Permeability anisotropy and pressure dependency of permeability in experimentally sheared gouge materials

• Published in: Journal of structural geology Vol. 21; no. 7; pp. 795 - 806
• Main Authors: Zhang, Shuqing, Tullis, Terry E, Scruggs, Valerie J
• Format: Journal Article
• Language: English
• Published: Elsevier Ltd 01.07.1999
• ISSN: 0191-8141; 1873-1201
• DOI: 10.1016/S0191-8141(99)00080-2

The effects of fault slip and effective mean stress on permeability and permeability anisotropy have been investigated during long displacement shearing of synthetic quartz, feldspar, muscovite and granitic gouges under high pressures. In quartzo-feldspathic gouges, permeability anisotropies up to one-and-a-half orders of magnitude were developed by heterogeneous grain crushing associated with shear sliding.
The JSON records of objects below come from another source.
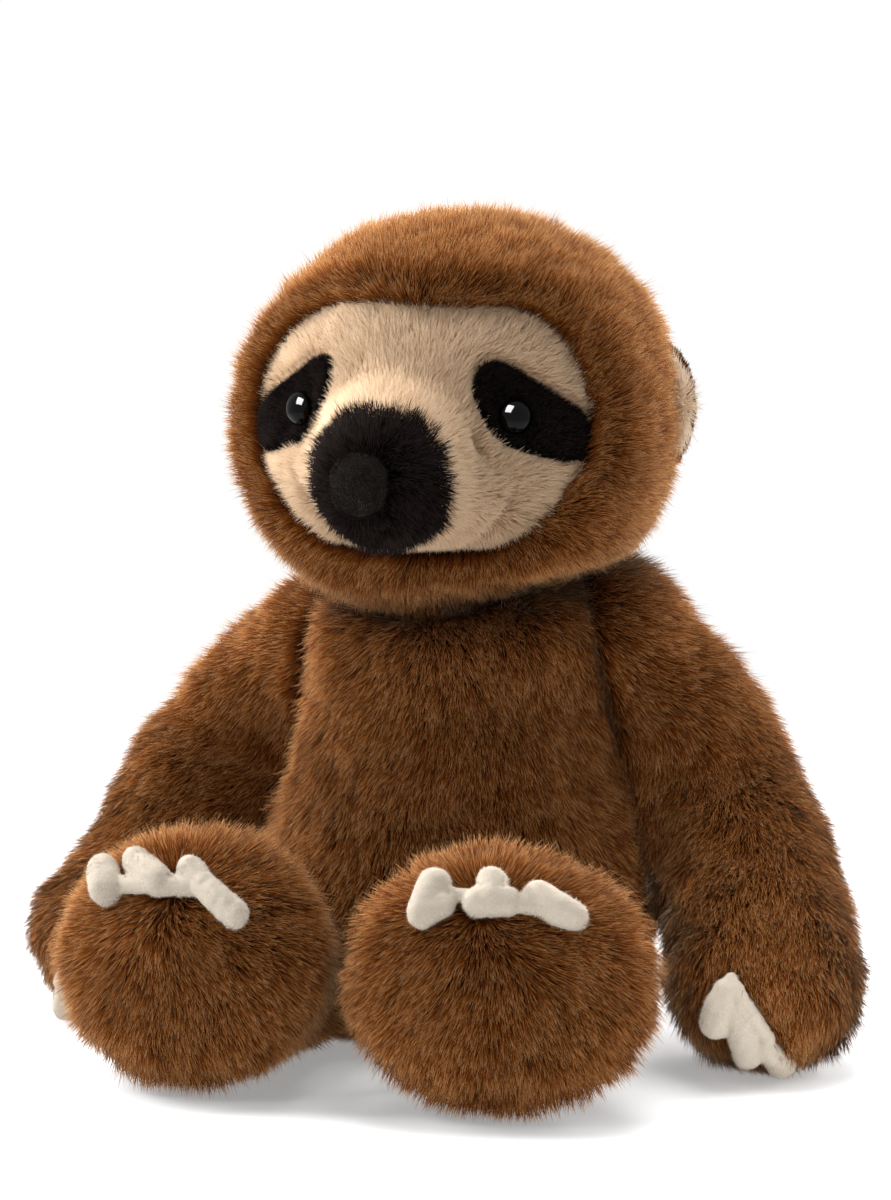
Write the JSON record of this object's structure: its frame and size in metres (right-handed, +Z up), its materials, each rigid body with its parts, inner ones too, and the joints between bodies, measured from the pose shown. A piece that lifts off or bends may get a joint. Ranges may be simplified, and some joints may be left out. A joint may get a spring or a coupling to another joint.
{
  "type": "plush sloth",
  "caption": "Seated long-pile plush sloth with a cream face, black muzzle and eye patches, velour claws, a turning and nodding head, lifting arms and swinging legs.",
  "frame": {"origin": "Middle of the overall box on the floor, under the front of the seat.", "axes": "X from the toy's right to its left, Y from front to back, Z up. The face looks along -Y."},
  "size_m": [0.3032, 0.2174, 0.2865],
  "materials": {
    "plush": "long brown pile with golden tips",
    "cream": "short cream pile",
    "black_plush": "short black pile",
    "velvet": "matte charcoal velvet",
    "velour": "off-white velour",
    "gloss_black": "polished",
    "fibre": "loose polyester fibre",
    "calico": "plain woven bag filled with pellets",
    "nylon": "moulded"
  },
  "bodies": {
    "torso": {"body_cover": "plush", "body_stuffing": "fibre", "seat_pellet_bag": "calico"},
    "neck_ball": {"neck": "plush"},
    "head": {"head_hood": "plush", "face_panel": "cream", "muzzle_patch": "black_plush", "nose": "velvet", "head_stuffing": "fibre", "eye_patch_left": "black_plush", "eye_patch_right": "black_plush", "eye_left": "gloss_black", "eye_right": "gloss_black", "eye_washer_left": "nylon", "eye_washer_right": "nylon", "ear_left": "plush", "ear_right": "plush", "ear_lining_left": "cream", "ear_lining_right": "cream"},
    "arm_left": {"arm_cover_left": "plush", "arm_stuffing_left": "fibre", "hand_claws_left": "velour"},
    "leg_left": {"leg_cover_left": "plush", "foot_sole_left": "plush", "leg_stuffing_left": "fibre", "foot_pellet_bag_left": "calico", "foot_claws_left": "velour"},
    "arm_right": {"arm_cover_right": "plush", "arm_stuffing_right": "fibre", "hand_claws_right": "velour"},
    "leg_right": {"leg_cover_right": "plush", "foot_sole_right": "plush", "leg_stuffing_right": "fibre", "foot_pellet_bag_right": "calico", "foot_claws_right": "velour"}
  },
  "joints": [
    {"name": "head_turn", "type": "hinge", "parent": "torso", "child": "neck_ball", "pos_m": [0, 0.03923, 0.158], "axis": [0, 0, 1], "range_deg": [-25, 25]},
    {"name": "head_nod", "type": "hinge", "parent": "neck_ball", "child": "head", "pos_m": [0, 0.03923, 0.158], "axis": [1, 0, 0], "range_deg": [-6, 6]},
    {"name": "shoulder_lift_left", "type": "hinge", "parent": "torso", "child": "arm_left", "pos_m": [0.05, 0.05323, 0.142], "axis": [0, 1, 0], "range_deg": [-35, 0]},
    {"name": "shoulder_lift_right", "type": "hinge", "parent": "torso", "child": "arm_right", "pos_m": [-0.05, 0.05323, 0.142], "axis": [0, 1, 0], "range_deg": [0, 35]},
    {"name": "hip_swing_left", "type": "hinge", "parent": "torso", "child": "leg_left", "pos_m": [0.038, 0.00923, 0.031], "axis": [1, 0, 0], "range_deg": [-20, 35]},
    {"name": "hip_swing_right", "type": "hinge", "parent": "torso", "child": "leg_right", "pos_m": [-0.038, 0.00923, 0.031], "axis": [1, 0, 0], "range_deg": [-20, 35]}
  ]
}
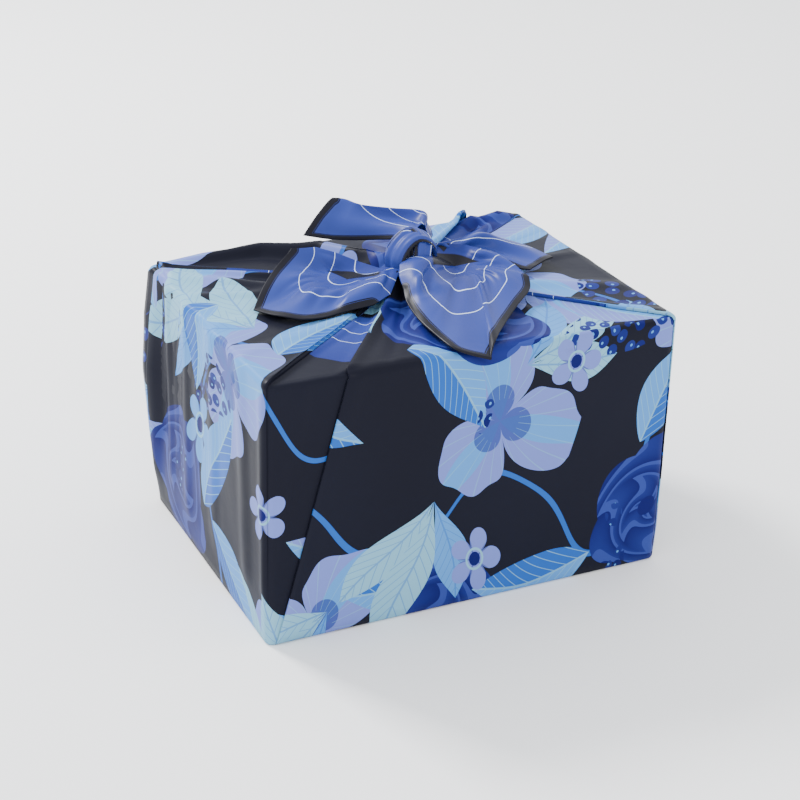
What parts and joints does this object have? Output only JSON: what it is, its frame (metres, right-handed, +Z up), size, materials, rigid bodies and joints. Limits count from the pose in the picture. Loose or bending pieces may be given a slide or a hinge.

In muscovite gouge, a permeability anisotropy of about one order of magnitude was first developed during initial pressurization of gouge materials due to a preferred alignment of mica basal planes. During shear sliding, rearrangement of packing and rotation of mica basal planes lead to a slight decrease in permeability anisotropy. The pressure dependency of permeability of gouge materials changes systematically with shear displacements. In quartzo-feldspathic gouges, the pressure dependency of permeability first decreased with shear sliding and then increased to a value typical for rocks containing microcracks. In contrast, the pressure dependency of permeability in muscovite gouge decreases continuously with increasing shear displacement. The evolution of permeability anisotropy and pressure dependency of permeability for different gouge materials during shear sliding implies that the distribution of fluid pressure in natural fault zones could be very heterogeneous.